Business and economics

  • The Guardian: GMB union says it expressed doubts about DHL’s ability to run operation from single warehouse and KFC was warned it would face delivery problems months ago, it has been claimed, as the company tries to grapple with a worsening chicken supply crisis that has forced almost half of its outlets to remain closed.
  • The Guardian: Bans around the world on single use plastic items such as carrier bags will dent growth in oil demand over the next two decades, according to BP.
  • The Times: The collapse in productivity in advanced countries over the past decade was caused by pre-crisis bubbles in financial services and housing and a sharp drop in wages after the recession, according to McKinsey Global Institute.
  • The Daily Telegraph: Asda toasted a fourth consecutive quarter of sales growth today but revealed its profits had slipped in the run up to Christmas as it cut prices amid fierce competition in the grocery market.
  • Daily Mail: Shares in Intercontinental Hotels Group fell this morning after the group said it would not pay out any additional capital to investors this year, despite unveiling better-than-expected profit, as it announced investments to speed up growth.
  • Daily Mail: Shares in homewares retailer Dunelm slumped almost 10% this morning as it revealed profit margins had come under serious pressure.
  • The Times: BHP Billiton said yesterday that it was willing to listen to investors over proposals to drop its dual listing structure.
  • The Times: Stuart Gulliver signed off yesterday after seven years as chief executive of Britain’s biggest bank by unveiling annual results in which profits more than doubled.
  • Financial Times: Orange has voted to renew the mandate of chief executive Stéphane Richard for another four years despite pressure on him from a long-running fraud scandal.
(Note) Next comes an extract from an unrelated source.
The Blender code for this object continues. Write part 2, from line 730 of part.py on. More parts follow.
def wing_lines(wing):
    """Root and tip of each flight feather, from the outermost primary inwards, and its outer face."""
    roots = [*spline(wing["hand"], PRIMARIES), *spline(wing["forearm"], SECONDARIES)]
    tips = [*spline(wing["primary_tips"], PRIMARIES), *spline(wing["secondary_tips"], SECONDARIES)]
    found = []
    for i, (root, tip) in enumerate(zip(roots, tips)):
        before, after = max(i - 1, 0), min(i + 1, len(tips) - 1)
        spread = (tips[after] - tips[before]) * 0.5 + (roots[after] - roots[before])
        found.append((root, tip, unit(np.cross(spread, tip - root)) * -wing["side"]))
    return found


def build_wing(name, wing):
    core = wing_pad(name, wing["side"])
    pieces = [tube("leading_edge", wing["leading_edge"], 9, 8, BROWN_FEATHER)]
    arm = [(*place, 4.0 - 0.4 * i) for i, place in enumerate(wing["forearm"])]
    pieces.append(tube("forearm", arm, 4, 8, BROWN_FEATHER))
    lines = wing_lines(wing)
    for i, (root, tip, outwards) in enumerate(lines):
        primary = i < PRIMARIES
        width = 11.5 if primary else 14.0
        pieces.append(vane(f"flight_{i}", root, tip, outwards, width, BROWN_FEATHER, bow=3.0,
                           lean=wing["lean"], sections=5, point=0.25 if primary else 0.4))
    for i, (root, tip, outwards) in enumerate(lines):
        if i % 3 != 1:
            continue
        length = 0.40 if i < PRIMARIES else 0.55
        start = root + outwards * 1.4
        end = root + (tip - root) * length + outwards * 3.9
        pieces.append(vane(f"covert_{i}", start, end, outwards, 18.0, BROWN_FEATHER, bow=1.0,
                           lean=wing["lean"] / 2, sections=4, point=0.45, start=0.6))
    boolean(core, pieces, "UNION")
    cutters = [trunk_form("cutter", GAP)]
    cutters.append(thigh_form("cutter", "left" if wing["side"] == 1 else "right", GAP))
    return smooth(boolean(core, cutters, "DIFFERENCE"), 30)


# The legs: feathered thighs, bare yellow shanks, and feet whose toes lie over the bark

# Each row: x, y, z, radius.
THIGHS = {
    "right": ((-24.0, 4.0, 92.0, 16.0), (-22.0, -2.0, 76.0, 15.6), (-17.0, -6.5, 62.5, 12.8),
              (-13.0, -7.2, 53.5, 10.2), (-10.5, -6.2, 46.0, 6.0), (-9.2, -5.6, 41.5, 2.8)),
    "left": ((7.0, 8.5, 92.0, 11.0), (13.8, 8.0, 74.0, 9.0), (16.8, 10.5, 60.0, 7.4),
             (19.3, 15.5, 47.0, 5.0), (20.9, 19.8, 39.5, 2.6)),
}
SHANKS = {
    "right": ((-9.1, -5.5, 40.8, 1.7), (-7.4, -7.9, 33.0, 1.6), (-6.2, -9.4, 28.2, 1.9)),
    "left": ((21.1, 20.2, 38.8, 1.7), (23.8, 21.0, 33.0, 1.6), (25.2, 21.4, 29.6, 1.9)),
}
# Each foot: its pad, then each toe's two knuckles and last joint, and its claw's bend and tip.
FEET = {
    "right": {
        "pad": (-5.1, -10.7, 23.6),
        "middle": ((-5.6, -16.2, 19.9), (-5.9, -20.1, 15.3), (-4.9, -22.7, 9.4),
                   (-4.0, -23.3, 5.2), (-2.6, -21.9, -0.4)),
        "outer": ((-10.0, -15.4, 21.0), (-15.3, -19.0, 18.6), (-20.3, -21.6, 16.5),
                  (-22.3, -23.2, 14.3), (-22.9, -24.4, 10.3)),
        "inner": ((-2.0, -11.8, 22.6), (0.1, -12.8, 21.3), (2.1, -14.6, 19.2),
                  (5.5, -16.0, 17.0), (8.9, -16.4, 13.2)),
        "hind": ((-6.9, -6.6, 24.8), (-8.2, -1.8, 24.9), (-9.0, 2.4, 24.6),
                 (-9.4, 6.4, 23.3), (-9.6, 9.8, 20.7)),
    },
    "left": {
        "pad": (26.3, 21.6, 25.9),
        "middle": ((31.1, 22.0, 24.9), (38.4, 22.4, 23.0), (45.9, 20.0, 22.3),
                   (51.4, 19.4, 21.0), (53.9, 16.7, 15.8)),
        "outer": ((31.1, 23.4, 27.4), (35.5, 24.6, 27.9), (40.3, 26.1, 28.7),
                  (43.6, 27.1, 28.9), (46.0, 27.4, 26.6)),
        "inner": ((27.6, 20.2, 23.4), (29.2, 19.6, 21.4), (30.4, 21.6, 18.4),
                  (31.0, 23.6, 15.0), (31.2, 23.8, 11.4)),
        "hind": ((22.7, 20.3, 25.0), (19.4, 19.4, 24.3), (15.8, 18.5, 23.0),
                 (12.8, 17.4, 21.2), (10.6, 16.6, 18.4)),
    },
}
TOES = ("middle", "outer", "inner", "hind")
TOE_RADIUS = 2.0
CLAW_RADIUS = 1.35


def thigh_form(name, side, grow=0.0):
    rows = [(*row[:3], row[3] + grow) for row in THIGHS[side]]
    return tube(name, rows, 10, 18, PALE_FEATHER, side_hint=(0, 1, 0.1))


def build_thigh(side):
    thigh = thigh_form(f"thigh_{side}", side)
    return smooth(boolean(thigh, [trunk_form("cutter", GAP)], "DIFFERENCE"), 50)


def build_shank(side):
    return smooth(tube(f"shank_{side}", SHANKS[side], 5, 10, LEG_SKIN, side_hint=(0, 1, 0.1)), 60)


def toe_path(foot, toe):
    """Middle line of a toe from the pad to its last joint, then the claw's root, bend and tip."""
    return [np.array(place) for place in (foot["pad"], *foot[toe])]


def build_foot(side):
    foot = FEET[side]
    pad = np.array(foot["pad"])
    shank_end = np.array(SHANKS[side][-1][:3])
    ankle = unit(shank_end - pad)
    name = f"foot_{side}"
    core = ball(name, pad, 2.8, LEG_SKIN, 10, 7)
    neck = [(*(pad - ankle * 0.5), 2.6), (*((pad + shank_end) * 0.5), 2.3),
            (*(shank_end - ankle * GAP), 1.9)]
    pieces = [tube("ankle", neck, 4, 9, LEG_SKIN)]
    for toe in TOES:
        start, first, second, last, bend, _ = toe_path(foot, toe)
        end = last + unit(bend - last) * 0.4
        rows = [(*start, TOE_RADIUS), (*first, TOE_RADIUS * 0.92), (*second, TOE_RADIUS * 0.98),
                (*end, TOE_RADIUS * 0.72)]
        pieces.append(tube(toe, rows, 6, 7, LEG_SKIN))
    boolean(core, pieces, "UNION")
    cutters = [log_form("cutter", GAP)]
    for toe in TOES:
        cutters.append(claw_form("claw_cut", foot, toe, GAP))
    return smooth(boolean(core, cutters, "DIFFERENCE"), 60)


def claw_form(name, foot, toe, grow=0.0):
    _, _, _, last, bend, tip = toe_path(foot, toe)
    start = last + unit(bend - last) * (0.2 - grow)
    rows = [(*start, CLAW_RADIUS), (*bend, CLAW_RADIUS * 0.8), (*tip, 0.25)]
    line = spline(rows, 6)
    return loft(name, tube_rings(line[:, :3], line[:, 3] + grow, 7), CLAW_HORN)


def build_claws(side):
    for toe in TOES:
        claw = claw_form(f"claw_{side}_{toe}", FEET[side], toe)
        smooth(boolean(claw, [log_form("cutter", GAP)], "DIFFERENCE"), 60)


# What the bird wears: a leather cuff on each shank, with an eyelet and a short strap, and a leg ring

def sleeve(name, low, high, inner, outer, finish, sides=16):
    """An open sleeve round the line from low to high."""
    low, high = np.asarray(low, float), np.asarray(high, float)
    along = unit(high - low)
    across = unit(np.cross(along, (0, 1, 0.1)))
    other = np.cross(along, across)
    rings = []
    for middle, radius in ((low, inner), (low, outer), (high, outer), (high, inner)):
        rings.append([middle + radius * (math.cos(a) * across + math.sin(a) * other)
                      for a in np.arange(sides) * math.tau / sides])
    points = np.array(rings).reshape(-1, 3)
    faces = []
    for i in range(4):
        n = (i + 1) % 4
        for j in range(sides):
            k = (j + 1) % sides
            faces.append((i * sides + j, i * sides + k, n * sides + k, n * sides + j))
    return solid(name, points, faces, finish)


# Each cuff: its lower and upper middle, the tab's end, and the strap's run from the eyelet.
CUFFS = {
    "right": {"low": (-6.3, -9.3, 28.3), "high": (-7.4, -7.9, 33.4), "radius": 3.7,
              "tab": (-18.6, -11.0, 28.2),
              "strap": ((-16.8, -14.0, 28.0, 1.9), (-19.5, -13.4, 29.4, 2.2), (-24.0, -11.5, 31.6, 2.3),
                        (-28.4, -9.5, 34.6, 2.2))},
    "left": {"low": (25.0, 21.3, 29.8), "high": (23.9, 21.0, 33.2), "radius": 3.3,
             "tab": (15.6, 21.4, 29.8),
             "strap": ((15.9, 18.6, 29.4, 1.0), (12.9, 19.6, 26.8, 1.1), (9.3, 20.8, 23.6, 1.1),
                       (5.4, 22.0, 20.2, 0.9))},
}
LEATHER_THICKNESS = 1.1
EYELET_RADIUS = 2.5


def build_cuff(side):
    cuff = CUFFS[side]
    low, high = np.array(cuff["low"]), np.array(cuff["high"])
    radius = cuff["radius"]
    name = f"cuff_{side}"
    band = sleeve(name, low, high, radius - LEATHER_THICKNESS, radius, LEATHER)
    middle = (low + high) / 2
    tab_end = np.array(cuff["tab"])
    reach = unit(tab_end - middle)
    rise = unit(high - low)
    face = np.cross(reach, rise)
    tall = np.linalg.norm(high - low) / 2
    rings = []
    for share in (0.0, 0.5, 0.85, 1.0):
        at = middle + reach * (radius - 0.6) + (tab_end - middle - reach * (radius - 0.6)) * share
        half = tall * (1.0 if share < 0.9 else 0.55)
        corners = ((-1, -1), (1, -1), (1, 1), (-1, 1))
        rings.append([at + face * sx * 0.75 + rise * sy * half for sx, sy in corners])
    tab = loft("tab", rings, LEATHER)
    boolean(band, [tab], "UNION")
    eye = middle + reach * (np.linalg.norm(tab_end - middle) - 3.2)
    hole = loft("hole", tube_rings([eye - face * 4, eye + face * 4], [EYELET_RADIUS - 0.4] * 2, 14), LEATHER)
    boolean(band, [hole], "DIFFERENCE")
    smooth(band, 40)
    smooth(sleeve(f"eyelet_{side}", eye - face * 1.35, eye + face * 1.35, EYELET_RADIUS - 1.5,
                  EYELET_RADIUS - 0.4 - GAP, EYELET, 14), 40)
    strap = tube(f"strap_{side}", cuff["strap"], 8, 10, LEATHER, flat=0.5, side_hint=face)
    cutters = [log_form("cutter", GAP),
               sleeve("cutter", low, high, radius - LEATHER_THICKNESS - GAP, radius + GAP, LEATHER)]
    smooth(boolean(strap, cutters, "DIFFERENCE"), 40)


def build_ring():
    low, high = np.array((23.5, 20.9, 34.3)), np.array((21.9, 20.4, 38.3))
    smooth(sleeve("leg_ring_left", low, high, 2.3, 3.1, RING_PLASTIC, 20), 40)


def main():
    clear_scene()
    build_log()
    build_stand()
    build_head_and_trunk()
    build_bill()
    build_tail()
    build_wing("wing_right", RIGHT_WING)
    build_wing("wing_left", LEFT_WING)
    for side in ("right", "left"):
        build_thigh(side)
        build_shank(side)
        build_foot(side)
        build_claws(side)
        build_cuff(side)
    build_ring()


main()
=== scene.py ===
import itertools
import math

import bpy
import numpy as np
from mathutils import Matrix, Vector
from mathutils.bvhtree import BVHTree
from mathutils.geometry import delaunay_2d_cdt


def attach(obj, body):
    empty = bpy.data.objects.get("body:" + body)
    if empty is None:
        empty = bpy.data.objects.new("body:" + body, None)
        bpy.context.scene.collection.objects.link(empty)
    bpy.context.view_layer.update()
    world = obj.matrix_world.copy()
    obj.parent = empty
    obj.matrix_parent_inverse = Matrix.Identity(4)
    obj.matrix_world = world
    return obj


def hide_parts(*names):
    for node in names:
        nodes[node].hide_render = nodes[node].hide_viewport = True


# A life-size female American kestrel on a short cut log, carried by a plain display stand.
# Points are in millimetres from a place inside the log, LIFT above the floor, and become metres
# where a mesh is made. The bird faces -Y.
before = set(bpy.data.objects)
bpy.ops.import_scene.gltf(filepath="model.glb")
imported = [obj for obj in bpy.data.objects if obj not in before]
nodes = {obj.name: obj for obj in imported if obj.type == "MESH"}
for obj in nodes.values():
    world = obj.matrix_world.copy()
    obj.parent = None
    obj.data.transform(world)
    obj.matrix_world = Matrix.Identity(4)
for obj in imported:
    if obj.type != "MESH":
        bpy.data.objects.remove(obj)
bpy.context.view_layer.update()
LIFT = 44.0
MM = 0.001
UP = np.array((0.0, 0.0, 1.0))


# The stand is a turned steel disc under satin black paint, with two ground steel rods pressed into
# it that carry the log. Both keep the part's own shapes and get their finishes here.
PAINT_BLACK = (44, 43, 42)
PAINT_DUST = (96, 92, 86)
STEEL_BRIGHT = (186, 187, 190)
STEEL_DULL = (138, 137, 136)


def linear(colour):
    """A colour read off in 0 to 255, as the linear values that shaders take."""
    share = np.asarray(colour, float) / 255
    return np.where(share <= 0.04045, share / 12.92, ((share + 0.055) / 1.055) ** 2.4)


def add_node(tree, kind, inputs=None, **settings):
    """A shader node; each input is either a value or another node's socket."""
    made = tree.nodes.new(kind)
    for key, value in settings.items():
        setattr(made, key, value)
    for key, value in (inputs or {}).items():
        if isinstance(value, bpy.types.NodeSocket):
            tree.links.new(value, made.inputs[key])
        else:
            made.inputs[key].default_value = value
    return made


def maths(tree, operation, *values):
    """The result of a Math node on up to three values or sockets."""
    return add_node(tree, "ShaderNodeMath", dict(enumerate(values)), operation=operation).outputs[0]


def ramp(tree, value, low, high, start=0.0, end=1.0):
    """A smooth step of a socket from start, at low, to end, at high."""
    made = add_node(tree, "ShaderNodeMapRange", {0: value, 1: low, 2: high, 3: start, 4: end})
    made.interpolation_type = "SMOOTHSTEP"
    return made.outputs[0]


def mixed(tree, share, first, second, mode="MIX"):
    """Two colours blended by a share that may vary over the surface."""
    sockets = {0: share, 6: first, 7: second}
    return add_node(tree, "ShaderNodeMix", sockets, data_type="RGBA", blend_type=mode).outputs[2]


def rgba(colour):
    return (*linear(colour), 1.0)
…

  • The Times: Richard Parry-Jones, GKN's highest-ranking non-executive board member behind Mike Turner, the chairman, quit as the company attempts to fight off a £7 billion takeover by Melrose, the industrial conglomerate.
  • The Guardian: Betting group William Hill has been fined £6.2 million by the gambling industry regulator for failing to protect consumers and prevent money laundering.
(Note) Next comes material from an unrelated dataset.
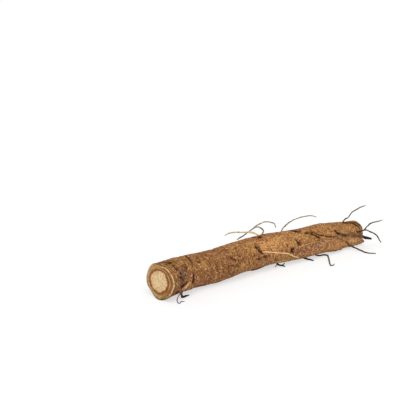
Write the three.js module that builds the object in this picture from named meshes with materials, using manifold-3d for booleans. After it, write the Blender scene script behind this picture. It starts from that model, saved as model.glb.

  • Financial Times: The largest development organisation in the Muslim world, the Islamic Development Bank, is set to ramp up its fundraising activities and form a partnership with the China-led Asian Infrastructure Investment Bank to address a yawning infrastructure gap in African and other developing countries.

Share tips, comment and bids

  • The Daily Telegraph (Questor share tips): AVOID Vodafone; BUY Sky.
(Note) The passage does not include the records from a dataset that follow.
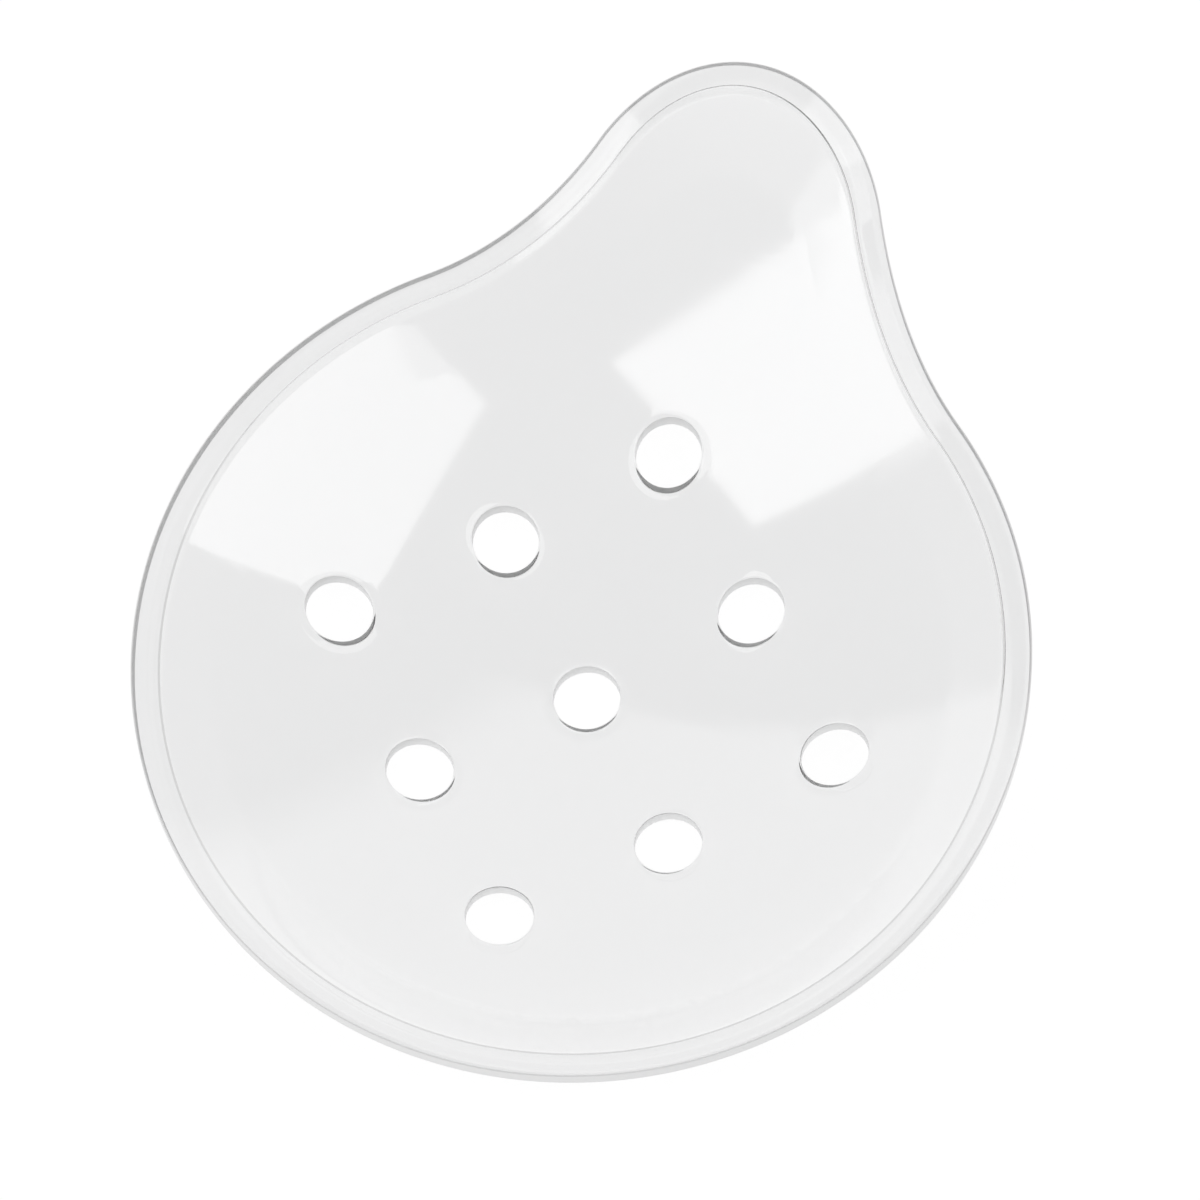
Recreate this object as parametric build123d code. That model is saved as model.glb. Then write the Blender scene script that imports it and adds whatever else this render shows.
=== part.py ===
from build123d import *
import os
from math import atan2, cos, degrees, hypot, radians, sin, sqrt

# Clear eye shield, lying on its back with the hollow side up, in millimetres.
# +Y runs along the shield towards its lobe, and +Z up out of the bowl.
# The origin is under the middle of the outline, at the height of the lowest point.

# Outline, seen from above: a round body, a smaller round lobe, and a hollow neck between them.
overall_length = 78.9
body_radius = 33.65
lobe_radius = 12.6
neck_radius = 41.0

# Bowl: an ellipse turned about an upright axis, which stands a little below the vents.
wall = 1.25
floor_radius = 69.0
bowl_reach = 54.0
axis_below_vents = 3.7
face_tolerance = 0.0005

# Angles, in degrees at the middle of the ellipse, where the bowl's faces have their points.
angles_across = range(-5, 45, 5)
angles_along = range(-40, 70, 5)

# Rim: a band that stands a step above the bowl and rises outwards to an upright edge.
rim_width = 2.15
step_height = 0.63
rim_rise = 0.8
edge_height = 1.25
face_overlap = 0.5
radius_tolerance = 0.01

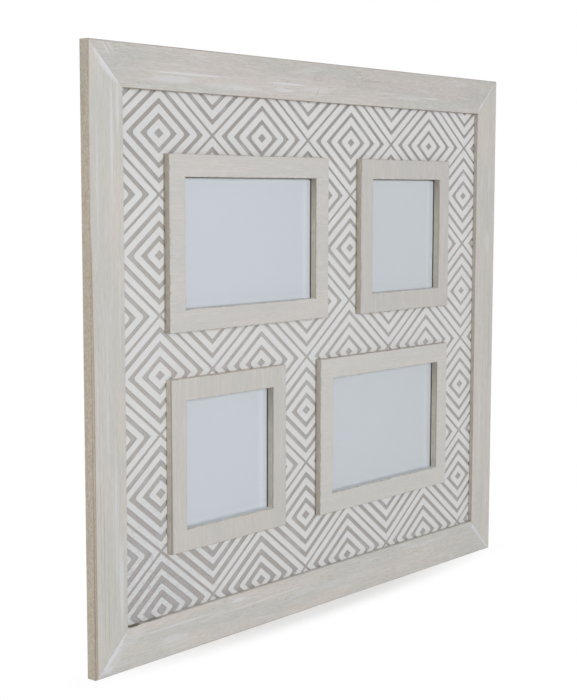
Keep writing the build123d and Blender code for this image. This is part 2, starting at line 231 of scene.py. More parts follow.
class Tree:
    """Adds nodes to a node tree and joins their sockets."""

    def __init__(self, tree):
        self.tree = tree

    def put(self, socket, value):
        """Links an output to an input, or sets the input's own value."""
        if isinstance(value, Field):
            value = value.socket
        if isinstance(value, bpy.types.NodeSocket):
            self.tree.links.new(value, socket)
        elif value is not None:
            socket.default_value = value

    def fill(self, node, **named):
        """Fills a node's inputs by name, with _ for a space."""
        for name, value in named.items():
            self.put(node.inputs[name.replace("_", " ")], value)

    def add(self, kind, *values, setup=None, **named):
        """Adds a node and fills its inputs, the first ones in order and others by name."""
        node = self.tree.nodes.new(kind)
        for name, value in (setup or {}).items():
            setattr(node, name, value)
        for socket, value in zip(node.inputs, values):
            self.put(socket, value)
        self.fill(node, **named)
        return node

    def get(self, kind, *values, out=0, **named):
        """Adds a node and gives one of its outputs."""
        return Field(self, self.add(kind, *values, **named).outputs[out])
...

  • The Times (Tempus share tips): BUY Dunelm; HOLD Walmart.
  • Financial Times: US chipmaker Qualcomm has bowed to investor pressure and raised its bid for NXP Semiconductors, hoping a new $44 billion offer to buy the Dutch company will seal the longstanding deal and bolster its own defences against a hostile takeover bid from Broadcom.
  • The Daily Telegraph: Lloyds is planning to unveil a £1 billion share buyback in its results tomorrow, in what could be the first in a series of cash returns from Britain’s biggest bank.
  • Financial Times: Albertsons plans to buy drugstore chain Rite Aid in a deal that hastens the consolidation rippling through the grocery industry as companies try to out-manoeuvre the rising threat of online competitors like Amazon.
  • Financial Times: Temenos is in advanced discussions to buy the UK’s Fidessa, as the Swiss banking software group joins the fight to supply data and trading tools to the world’s capital markets.
  • The Times: Commitments to the future and editorial independence of Sky News have been strengthened by 21st Century Fox as it seeks to secure regulatory approval for the takeover of Sky.
  • The Daily Telegraph: Go-Ahead, the FTSE 250 company which runs the Govia Thameslink franchise that includes Southern, has taken a 10% stake in Frankfurt-based Mobileeee for €300,000 (£264,900).
  • The Daily Telegraph (Comment): Warning signs are flashing red as Trump stumbles towards his threatened trade war.
  • The Daily Telegraph (Comment): Eight out of 10 cats agree: Gulliver era at HSBC was more hit than miss.
  • Financial Times (Comment): US gunmakers bet on Hillary Clinton and lost.